→ PROBLEM STATEMENT: Write the data out again in full, with no departure from the original.

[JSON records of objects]
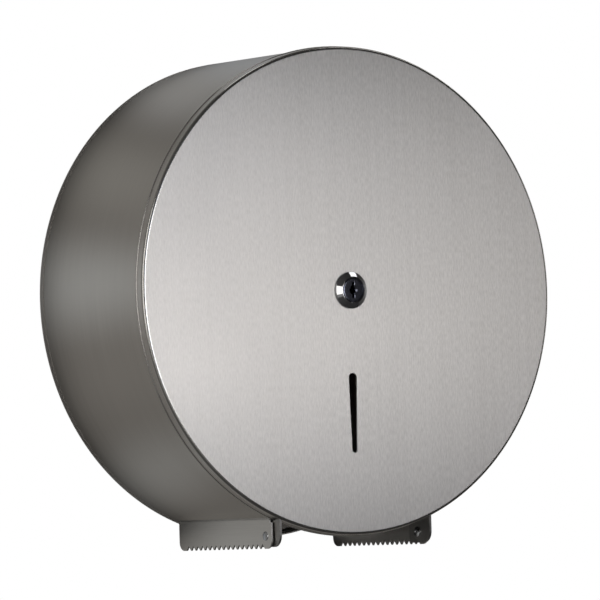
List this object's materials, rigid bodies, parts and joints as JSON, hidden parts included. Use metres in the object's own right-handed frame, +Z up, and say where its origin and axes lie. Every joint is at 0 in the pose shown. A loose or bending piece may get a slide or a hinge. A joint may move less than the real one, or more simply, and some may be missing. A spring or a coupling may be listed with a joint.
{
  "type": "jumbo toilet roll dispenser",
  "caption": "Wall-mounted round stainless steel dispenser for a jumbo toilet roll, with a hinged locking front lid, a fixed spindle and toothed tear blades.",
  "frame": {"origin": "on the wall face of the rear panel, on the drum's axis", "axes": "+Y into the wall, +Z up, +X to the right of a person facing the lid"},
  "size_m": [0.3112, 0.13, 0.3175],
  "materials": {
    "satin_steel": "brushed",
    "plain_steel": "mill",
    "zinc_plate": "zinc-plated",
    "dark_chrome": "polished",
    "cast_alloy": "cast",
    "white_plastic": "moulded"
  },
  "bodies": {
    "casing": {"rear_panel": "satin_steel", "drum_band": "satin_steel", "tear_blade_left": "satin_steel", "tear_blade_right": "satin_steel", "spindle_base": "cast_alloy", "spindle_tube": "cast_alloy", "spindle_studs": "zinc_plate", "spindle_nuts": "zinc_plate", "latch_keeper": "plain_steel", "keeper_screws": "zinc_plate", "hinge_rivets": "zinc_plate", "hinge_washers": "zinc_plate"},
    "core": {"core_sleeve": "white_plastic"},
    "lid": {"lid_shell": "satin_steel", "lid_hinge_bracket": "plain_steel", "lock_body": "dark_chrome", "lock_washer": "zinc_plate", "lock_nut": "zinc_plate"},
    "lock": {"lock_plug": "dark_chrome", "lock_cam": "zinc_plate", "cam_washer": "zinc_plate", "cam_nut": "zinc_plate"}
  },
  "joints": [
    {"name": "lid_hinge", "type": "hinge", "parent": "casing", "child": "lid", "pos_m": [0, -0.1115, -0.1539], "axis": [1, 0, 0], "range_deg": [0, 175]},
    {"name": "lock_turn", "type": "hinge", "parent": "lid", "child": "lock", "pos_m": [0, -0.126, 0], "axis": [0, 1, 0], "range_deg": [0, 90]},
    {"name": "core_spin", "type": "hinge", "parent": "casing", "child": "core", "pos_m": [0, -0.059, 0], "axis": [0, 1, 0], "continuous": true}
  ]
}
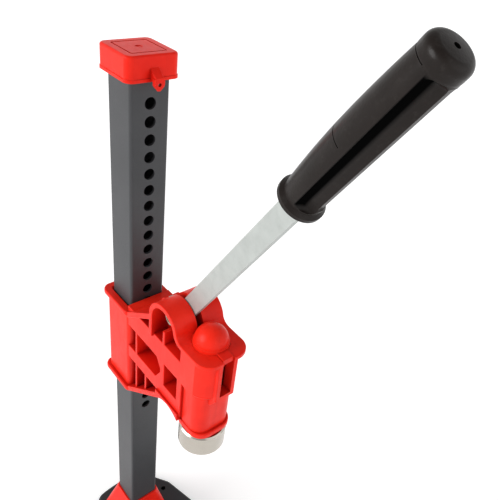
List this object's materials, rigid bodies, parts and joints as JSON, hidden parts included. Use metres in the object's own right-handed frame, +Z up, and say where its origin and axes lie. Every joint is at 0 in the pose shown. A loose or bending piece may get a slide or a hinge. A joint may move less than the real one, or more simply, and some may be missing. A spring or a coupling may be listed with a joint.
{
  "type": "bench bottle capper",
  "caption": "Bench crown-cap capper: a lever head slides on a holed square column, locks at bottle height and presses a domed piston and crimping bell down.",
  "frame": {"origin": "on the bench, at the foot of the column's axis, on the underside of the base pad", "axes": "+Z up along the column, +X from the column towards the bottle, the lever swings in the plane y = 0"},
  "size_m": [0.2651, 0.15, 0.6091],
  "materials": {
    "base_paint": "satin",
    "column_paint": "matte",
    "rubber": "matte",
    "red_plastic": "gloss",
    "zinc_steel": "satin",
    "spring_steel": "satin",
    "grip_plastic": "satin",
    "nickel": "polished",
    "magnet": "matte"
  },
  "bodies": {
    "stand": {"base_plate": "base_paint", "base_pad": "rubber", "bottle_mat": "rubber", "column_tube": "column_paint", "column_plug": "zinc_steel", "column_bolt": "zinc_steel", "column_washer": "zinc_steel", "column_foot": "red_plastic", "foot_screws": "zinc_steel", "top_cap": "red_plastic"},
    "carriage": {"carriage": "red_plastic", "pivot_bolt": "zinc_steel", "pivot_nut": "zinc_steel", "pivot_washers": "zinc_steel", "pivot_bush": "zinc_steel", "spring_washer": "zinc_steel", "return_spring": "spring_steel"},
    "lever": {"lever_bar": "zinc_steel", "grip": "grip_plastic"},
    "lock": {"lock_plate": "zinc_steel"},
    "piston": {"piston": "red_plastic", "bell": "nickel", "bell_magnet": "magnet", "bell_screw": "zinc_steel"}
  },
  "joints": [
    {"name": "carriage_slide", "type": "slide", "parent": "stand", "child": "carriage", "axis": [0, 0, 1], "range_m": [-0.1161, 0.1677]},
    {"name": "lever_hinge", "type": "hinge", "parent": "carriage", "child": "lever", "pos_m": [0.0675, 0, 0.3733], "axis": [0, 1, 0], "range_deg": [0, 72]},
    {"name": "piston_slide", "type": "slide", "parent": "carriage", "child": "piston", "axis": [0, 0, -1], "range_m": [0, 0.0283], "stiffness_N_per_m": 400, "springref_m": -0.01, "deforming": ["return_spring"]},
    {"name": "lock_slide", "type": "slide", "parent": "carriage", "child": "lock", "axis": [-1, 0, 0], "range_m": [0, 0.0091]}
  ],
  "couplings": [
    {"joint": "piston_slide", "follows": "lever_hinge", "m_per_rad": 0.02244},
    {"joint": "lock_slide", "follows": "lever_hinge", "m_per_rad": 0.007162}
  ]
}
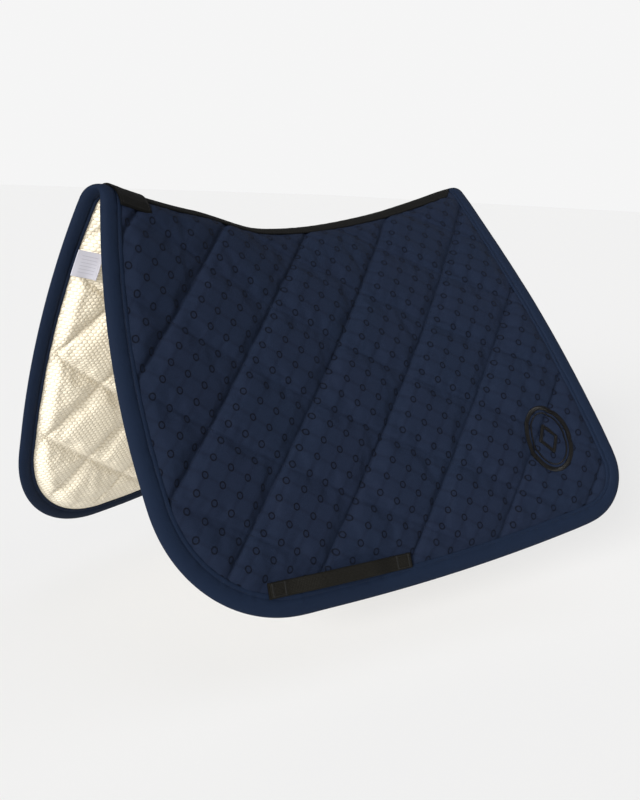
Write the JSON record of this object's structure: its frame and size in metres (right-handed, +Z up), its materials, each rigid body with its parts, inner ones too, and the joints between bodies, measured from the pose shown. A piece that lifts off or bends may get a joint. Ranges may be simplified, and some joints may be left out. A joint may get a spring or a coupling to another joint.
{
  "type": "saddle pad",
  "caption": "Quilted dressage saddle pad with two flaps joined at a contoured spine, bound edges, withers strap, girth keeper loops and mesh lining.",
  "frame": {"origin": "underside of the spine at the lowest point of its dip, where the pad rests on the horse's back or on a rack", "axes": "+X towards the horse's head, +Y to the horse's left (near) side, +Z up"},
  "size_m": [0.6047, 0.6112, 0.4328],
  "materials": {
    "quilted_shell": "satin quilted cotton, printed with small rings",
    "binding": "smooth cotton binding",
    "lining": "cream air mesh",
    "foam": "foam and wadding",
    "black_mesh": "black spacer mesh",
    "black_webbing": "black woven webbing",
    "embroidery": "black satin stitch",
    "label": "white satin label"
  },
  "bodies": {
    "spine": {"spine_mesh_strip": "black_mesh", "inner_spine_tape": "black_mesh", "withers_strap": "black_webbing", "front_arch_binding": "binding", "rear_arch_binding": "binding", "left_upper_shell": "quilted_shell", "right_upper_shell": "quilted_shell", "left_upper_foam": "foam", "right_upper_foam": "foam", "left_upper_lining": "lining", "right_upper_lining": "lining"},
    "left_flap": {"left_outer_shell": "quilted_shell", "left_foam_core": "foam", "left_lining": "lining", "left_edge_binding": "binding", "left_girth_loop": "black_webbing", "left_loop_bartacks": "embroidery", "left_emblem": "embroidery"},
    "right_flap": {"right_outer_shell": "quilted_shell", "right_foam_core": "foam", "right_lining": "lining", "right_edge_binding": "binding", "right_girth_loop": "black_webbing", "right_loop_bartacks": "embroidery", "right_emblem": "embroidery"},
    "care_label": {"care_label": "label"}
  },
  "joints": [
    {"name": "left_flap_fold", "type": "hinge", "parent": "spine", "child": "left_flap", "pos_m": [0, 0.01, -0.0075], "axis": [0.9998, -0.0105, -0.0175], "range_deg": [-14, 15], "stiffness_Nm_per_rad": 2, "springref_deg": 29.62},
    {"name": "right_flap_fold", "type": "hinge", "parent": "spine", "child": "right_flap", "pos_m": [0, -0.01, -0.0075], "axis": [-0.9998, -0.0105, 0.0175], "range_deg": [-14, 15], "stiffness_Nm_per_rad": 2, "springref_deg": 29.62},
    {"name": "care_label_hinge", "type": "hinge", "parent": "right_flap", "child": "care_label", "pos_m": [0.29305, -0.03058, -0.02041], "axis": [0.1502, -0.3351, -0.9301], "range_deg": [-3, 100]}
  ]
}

→ SOLUTION FOR THIS TASK:
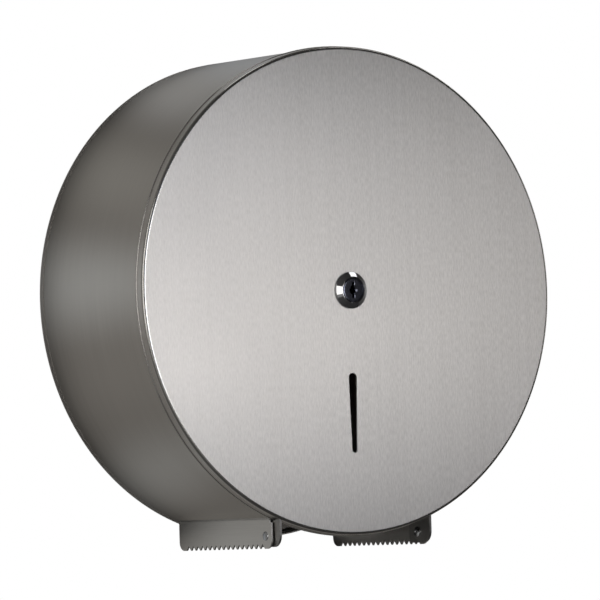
List this object's materials, rigid bodies, parts and joints as JSON, hidden parts included. Use metres in the object's own right-handed frame, +Z up, and say where its origin and axes lie. Every joint is at 0 in the pose shown. A loose or bending piece may get a slide or a hinge. A joint may move less than the real one, or more simply, and some may be missing. A spring or a coupling may be listed with a joint.
{
  "type": "jumbo toilet roll dispenser",
  "caption": "Wall-mounted round stainless steel dispenser for a jumbo toilet roll, with a hinged locking front lid, a fixed spindle and toothed tear blades.",
  "frame": {"origin": "on the wall face of the rear panel, on the drum's axis", "axes": "+Y into the wall, +Z up, +X to the right of a person facing the lid"},
  "size_m": [0.3112, 0.13, 0.3175],
  "materials": {
    "satin_steel": "brushed",
    "plain_steel": "mill",
    "zinc_plate": "zinc-plated",
    "dark_chrome": "polished",
    "cast_alloy": "cast",
    "white_plastic": "moulded"
  },
  "bodies": {
    "casing": {"rear_panel": "satin_steel", "drum_band": "satin_steel", "tear_blade_left": "satin_steel", "tear_blade_right": "satin_steel", "spindle_base": "cast_alloy", "spindle_tube": "cast_alloy", "spindle_studs": "zinc_plate", "spindle_nuts": "zinc_plate", "latch_keeper": "plain_steel", "keeper_screws": "zinc_plate", "hinge_rivets": "zinc_plate", "hinge_washers": "zinc_plate"},
    "core": {"core_sleeve": "white_plastic"},
    "lid": {"lid_shell": "satin_steel", "lid_hinge_bracket": "plain_steel", "lock_body": "dark_chrome", "lock_washer": "zinc_plate", "lock_nut": "zinc_plate"},
    "lock": {"lock_plug": "dark_chrome", "lock_cam": "zinc_plate", "cam_washer": "zinc_plate", "cam_nut": "zinc_plate"}
  },
  "joints": [
    {"name": "lid_hinge", "type": "hinge", "parent": "casing", "child": "lid", "pos_m": [0, -0.1115, -0.1539], "axis": [1, 0, 0], "range_deg": [0, 175]},
    {"name": "lock_turn", "type": "hinge", "parent": "lid", "child": "lock", "pos_m": [0, -0.126, 0], "axis": [0, 1, 0], "range_deg": [0, 90]},
    {"name": "core_spin", "type": "hinge", "parent": "casing", "child": "core", "pos_m": [0, -0.059, 0], "axis": [0, 1, 0], "continuous": true}
  ]
}
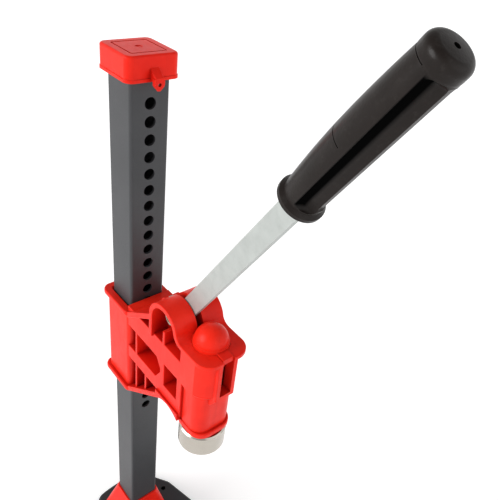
List this object's materials, rigid bodies, parts and joints as JSON, hidden parts included. Use metres in the object's own right-handed frame, +Z up, and say where its origin and axes lie. Every joint is at 0 in the pose shown. A loose or bending piece may get a slide or a hinge. A joint may move less than the real one, or more simply, and some may be missing. A spring or a coupling may be listed with a joint.
{
  "type": "bench bottle capper",
  "caption": "Bench crown-cap capper: a lever head slides on a holed square column, locks at bottle height and presses a domed piston and crimping bell down.",
  "frame": {"origin": "on the bench, at the foot of the column's axis, on the underside of the base pad", "axes": "+Z up along the column, +X from the column towards the bottle, the lever swings in the plane y = 0"},
  "size_m": [0.2651, 0.15, 0.6091],
  "materials": {
    "base_paint": "satin",
    "column_paint": "matte",
    "rubber": "matte",
    "red_plastic": "gloss",
    "zinc_steel": "satin",
    "spring_steel": "satin",
    "grip_plastic": "satin",
    "nickel": "polished",
    "magnet": "matte"
  },
  "bodies": {
    "stand": {"base_plate": "base_paint", "base_pad": "rubber", "bottle_mat": "rubber", "column_tube": "column_paint", "column_plug": "zinc_steel", "column_bolt": "zinc_steel", "column_washer": "zinc_steel", "column_foot": "red_plastic", "foot_screws": "zinc_steel", "top_cap": "red_plastic"},
    "carriage": {"carriage": "red_plastic", "pivot_bolt": "zinc_steel", "pivot_nut": "zinc_steel", "pivot_washers": "zinc_steel", "pivot_bush": "zinc_steel", "spring_washer": "zinc_steel", "return_spring": "spring_steel"},
    "lever": {"lever_bar": "zinc_steel", "grip": "grip_plastic"},
    "lock": {"lock_plate": "zinc_steel"},
    "piston": {"piston": "red_plastic", "bell": "nickel", "bell_magnet": "magnet", "bell_screw": "zinc_steel"}
  },
  "joints": [
    {"name": "carriage_slide", "type": "slide", "parent": "stand", "child": "carriage", "axis": [0, 0, 1], "range_m": [-0.1161, 0.1677]},
    {"name": "lever_hinge", "type": "hinge", "parent": "carriage", "child": "lever", "pos_m": [0.0675, 0, 0.3733], "axis": [0, 1, 0], "range_deg": [0, 72]},
    {"name": "piston_slide", "type": "slide", "parent": "carriage", "child": "piston", "axis": [0, 0, -1], "range_m": [0, 0.0283], "stiffness_N_per_m": 400, "springref_m": -0.01, "deforming": ["return_spring"]},
    {"name": "lock_slide", "type": "slide", "parent": "carriage", "child": "lock", "axis": [-1, 0, 0], "range_m": [0, 0.0091]}
  ],
  "couplings": [
    {"joint": "piston_slide", "follows": "lever_hinge", "m_per_rad": 0.02244},
    {"joint": "lock_slide", "follows": "lever_hinge", "m_per_rad": 0.007162}
  ]
}
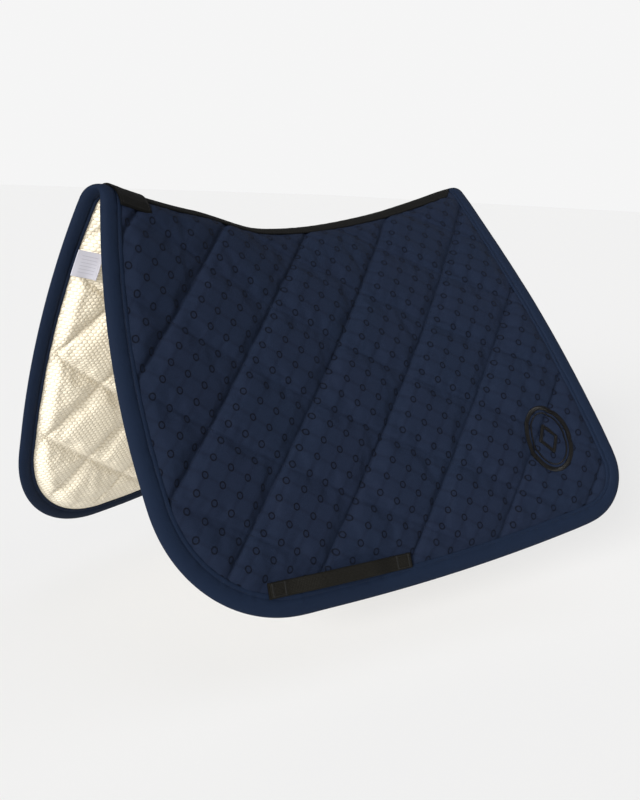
Write the JSON record of this object's structure: its frame and size in metres (right-handed, +Z up), its materials, each rigid body with its parts, inner ones too, and the joints between bodies, measured from the pose shown. A piece that lifts off or bends may get a joint. Ranges may be simplified, and some joints may be left out. A joint may get a spring or a coupling to another joint.
{
  "type": "saddle pad",
  "caption": "Quilted dressage saddle pad with two flaps joined at a contoured spine, bound edges, withers strap, girth keeper loops and mesh lining.",
  "frame": {"origin": "underside of the spine at the lowest point of its dip, where the pad rests on the horse's back or on a rack", "axes": "+X towards the horse's head, +Y to the horse's left (near) side, +Z up"},
  "size_m": [0.6047, 0.6112, 0.4328],
  "materials": {
    "quilted_shell": "satin quilted cotton, printed with small rings",
    "binding": "smooth cotton binding",
    "lining": "cream air mesh",
    "foam": "foam and wadding",
    "black_mesh": "black spacer mesh",
    "black_webbing": "black woven webbing",
    "embroidery": "black satin stitch",
    "label": "white satin label"
  },
  "bodies": {
    "spine": {"spine_mesh_strip": "black_mesh", "inner_spine_tape": "black_mesh", "withers_strap": "black_webbing", "front_arch_binding": "binding", "rear_arch_binding": "binding", "left_upper_shell": "quilted_shell", "right_upper_shell": "quilted_shell", "left_upper_foam": "foam", "right_upper_foam": "foam", "left_upper_lining": "lining", "right_upper_lining": "lining"},
    "left_flap": {"left_outer_shell": "quilted_shell", "left_foam_core": "foam", "left_lining": "lining", "left_edge_binding": "binding", "left_girth_loop": "black_webbing", "left_loop_bartacks": "embroidery", "left_emblem": "embroidery"},
    "right_flap": {"right_outer_shell": "quilted_shell", "right_foam_core": "foam", "right_lining": "lining", "right_edge_binding": "binding", "right_girth_loop": "black_webbing", "right_loop_bartacks": "embroidery", "right_emblem": "embroidery"},
    "care_label": {"care_label": "label"}
  },
  "joints": [
    {"name": "left_flap_fold", "type": "hinge", "parent": "spine", "child": "left_flap", "pos_m": [0, 0.01, -0.0075], "axis": [0.9998, -0.0105, -0.0175], "range_deg": [-14, 15], "stiffness_Nm_per_rad": 2, "springref_deg": 29.62},
    {"name": "right_flap_fold", "type": "hinge", "parent": "spine", "child": "right_flap", "pos_m": [0, -0.01, -0.0075], "axis": [-0.9998, -0.0105, 0.0175], "range_deg": [-14, 15], "stiffness_Nm_per_rad": 2, "springref_deg": 29.62},
    {"name": "care_label_hinge", "type": "hinge", "parent": "right_flap", "child": "care_label", "pos_m": [0.29305, -0.03058, -0.02041], "axis": [0.1502, -0.3351, -0.9301], "range_deg": [-3, 100]}
  ]
}